A_Void_Ant
Well-known member
I'm an 18 year old male. I'm 6 feet tall. I'm underweight. I weight 110-115. I'm skin and bones, and even after gaining some muscle from doing minor stuff in my room I gained practically no weight. I have glasses. My eyes are brown. My hair is a wierd dark blonde and light brown mixed, I actually have no idea what color. I have crappy clothes. I am shy. I am love-shy. I am obsessed with girls but can't get them. I never say more then one word at a time to even closest relatives (except my mom). I start college in one week. I don't even have a job yet. I don't want to work in any environment that involves me interacting with the public.

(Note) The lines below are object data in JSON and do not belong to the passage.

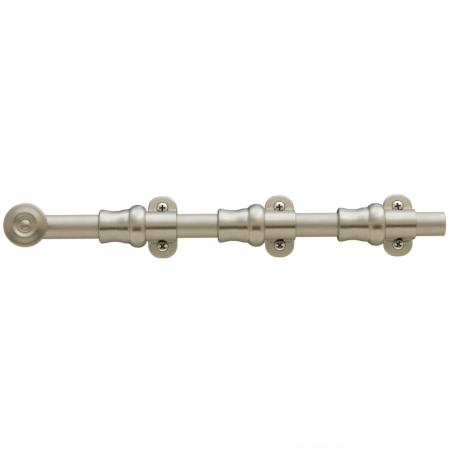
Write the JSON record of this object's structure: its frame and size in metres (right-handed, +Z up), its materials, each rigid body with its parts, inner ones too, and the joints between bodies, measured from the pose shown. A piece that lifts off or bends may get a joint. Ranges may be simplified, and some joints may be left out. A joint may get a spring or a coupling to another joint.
{
  "type": "surface bolt",
  "caption": "Surface-mounted sliding door bolt: round rod with a rosette knob, carried by turned guides with round-ended screw flanges.",
  "frame": {"origin": "on the door face, at the middle of the middle guide's flange back: on its screw line and level with the rod's axis", "axes": "+X along the rod from the knob towards the tip, +Y into the door, +Z up between the two screws of a guide"},
  "size_m": [0.2874, 0.0551, 0.0414],
  "materials": {
    "satin_nickel": "solid brass, satin nickel plated, finely brushed",
    "bright_nickel": "bright nickel plated wood screw",
    "zinc_steel": "zinc plated steel",
    "spring_steel": "oiled spring wire",
    "white_nylon": "natural nylon"
  },
  "bodies": {
    "guides": {"guide_knob_end": "satin_nickel", "guide_middle": "satin_nickel", "guide_tip_end": "satin_nickel", "wood_screw_knob_end_upper": "bright_nickel", "wood_screw_knob_end_lower": "bright_nickel", "wood_screw_middle_upper": "bright_nickel", "wood_screw_middle_lower": "bright_nickel", "wood_screw_tip_end_upper": "bright_nickel", "wood_screw_tip_end_lower": "bright_nickel", "friction_grub_screw_knob_end": "zinc_steel", "friction_grub_screw_tip_end": "zinc_steel", "friction_spring_knob_end": "spring_steel", "friction_spring_tip_end": "spring_steel", "limit_pin": "zinc_steel"},
    "bolt": {"bolt_rod": "satin_nickel", "rosette_knob": "satin_nickel", "knob_screw": "zinc_steel", "knob_lock_washer": "zinc_steel"},
    "pad_knob_end": {"friction_pad_knob_end": "white_nylon"},
    "pad_tip_end": {"friction_pad_tip_end": "white_nylon"}
  },
  "joints": [
    {"name": "bolt_slide", "type": "slide", "parent": "guides", "child": "bolt", "axis": [1, 0, 0], "range_m": [-0.0195, 0.0186]},
    {"name": "pad_knob_end_slide", "type": "slide", "parent": "guides", "child": "pad_knob_end", "axis": [0, 1, 0], "range_m": [0, 0.0004], "deforming": ["friction_spring_knob_end"]},
    {"name": "pad_tip_end_slide", "type": "slide", "parent": "guides", "child": "pad_tip_end", "axis": [0, 1, 0], "range_m": [0, 0.0004], "deforming": ["friction_spring_tip_end"]}
  ]
}
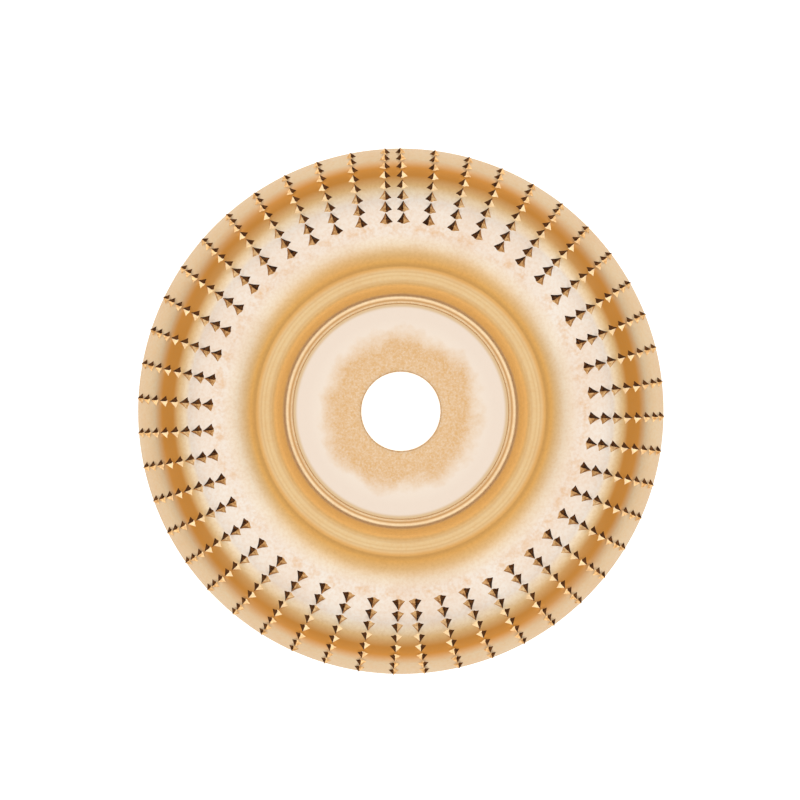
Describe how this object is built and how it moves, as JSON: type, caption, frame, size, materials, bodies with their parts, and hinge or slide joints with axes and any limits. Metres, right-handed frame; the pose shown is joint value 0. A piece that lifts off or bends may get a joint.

I'm a loser. I spend my free time watching Fox News and educational channels like Discovery, History, Military, and I like HBO-type channels too. I like softy music. I don't like music that everyone else likes. Beethoven is cool. I don't like talking about girls to my family. Actually, I have never talked about girls and what I think about them EVER to my family. They probably think I'm gay. I'm not though. I love girls so much. I want to have a loving girlfriend so badly. No, I'm not saying this to find a girl on here (I don't trust the internet anyways). I'm only typing all of this because I want to get it out into the world. It might make me feel better knowing the truth about me exists in the cyber world. How much of a loser I am. There. I said the truth.